— begin —

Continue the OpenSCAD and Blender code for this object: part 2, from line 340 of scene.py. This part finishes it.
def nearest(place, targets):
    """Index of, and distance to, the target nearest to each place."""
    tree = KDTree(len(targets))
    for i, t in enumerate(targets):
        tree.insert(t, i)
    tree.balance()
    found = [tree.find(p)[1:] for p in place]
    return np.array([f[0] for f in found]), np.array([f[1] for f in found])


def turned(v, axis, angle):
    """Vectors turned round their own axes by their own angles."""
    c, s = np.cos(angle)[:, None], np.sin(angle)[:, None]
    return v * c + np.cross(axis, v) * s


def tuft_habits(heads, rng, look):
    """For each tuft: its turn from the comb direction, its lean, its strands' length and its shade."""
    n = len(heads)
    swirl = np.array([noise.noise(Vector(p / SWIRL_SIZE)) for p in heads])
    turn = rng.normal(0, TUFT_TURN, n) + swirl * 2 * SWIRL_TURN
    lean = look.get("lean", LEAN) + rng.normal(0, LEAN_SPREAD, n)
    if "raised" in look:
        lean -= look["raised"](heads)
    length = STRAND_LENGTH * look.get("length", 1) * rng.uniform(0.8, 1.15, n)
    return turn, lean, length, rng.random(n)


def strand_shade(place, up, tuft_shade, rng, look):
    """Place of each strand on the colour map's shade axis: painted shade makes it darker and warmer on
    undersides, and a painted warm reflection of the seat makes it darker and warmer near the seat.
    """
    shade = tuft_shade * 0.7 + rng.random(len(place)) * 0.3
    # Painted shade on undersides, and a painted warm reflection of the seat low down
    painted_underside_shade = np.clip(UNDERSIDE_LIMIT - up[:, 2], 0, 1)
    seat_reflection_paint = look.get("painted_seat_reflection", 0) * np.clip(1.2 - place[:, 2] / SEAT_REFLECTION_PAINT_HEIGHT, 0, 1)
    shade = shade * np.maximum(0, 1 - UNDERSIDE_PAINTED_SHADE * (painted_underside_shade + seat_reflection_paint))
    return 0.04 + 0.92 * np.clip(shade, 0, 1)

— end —

**EXERCISE DIRECTIONS**: Reproduce all of the data exactly as given.

**EXERCISE ANSWER**:
Continue the OpenSCAD and Blender code for this object: part 2, from line 340 of scene.py. This part finishes it.
def nearest(place, targets):
    """Index of, and distance to, the target nearest to each place."""
    tree = KDTree(len(targets))
    for i, t in enumerate(targets):
        tree.insert(t, i)
    tree.balance()
    found = [tree.find(p)[1:] for p in place]
    return np.array([f[0] for f in found]), np.array([f[1] for f in found])


def turned(v, axis, angle):
    """Vectors turned round their own axes by their own angles."""
    c, s = np.cos(angle)[:, None], np.sin(angle)[:, None]
    return v * c + np.cross(axis, v) * s


def tuft_habits(heads, rng, look):
    """For each tuft: its turn from the comb direction, its lean, its strands' length and its shade."""
    n = len(heads)
    swirl = np.array([noise.noise(Vector(p / SWIRL_SIZE)) for p in heads])
    turn = rng.normal(0, TUFT_TURN, n) + swirl * 2 * SWIRL_TURN
    lean = look.get("lean", LEAN) + rng.normal(0, LEAN_SPREAD, n)
    if "raised" in look:
        lean -= look["raised"](heads)
    length = STRAND_LENGTH * look.get("length", 1) * rng.uniform(0.8, 1.15, n)
    return turn, lean, length, rng.random(n)


def strand_shade(place, up, tuft_shade, rng, look):
    """Place of each strand on the colour map's shade axis: painted shade makes it darker and warmer on
    undersides, and a painted warm reflection of the seat makes it darker and warmer near the seat.
    """
    shade = tuft_shade * 0.7 + rng.random(len(place)) * 0.3
    # Painted shade on undersides, and a painted warm reflection of the seat low down
    painted_underside_shade = np.clip(UNDERSIDE_LIMIT - up[:, 2], 0, 1)
    seat_reflection_paint = look.get("painted_seat_reflection", 0) * np.clip(1.2 - place[:, 2] / SEAT_REFLECTION_PAINT_HEIGHT, 0, 1)
    shade = shade * np.maximum(0, 1 - UNDERSIDE_PAINTED_SHADE * (painted_underside_shade + seat_reflection_paint))
    return 0.04 + 0.92 * np.clip(shade, 0, 1)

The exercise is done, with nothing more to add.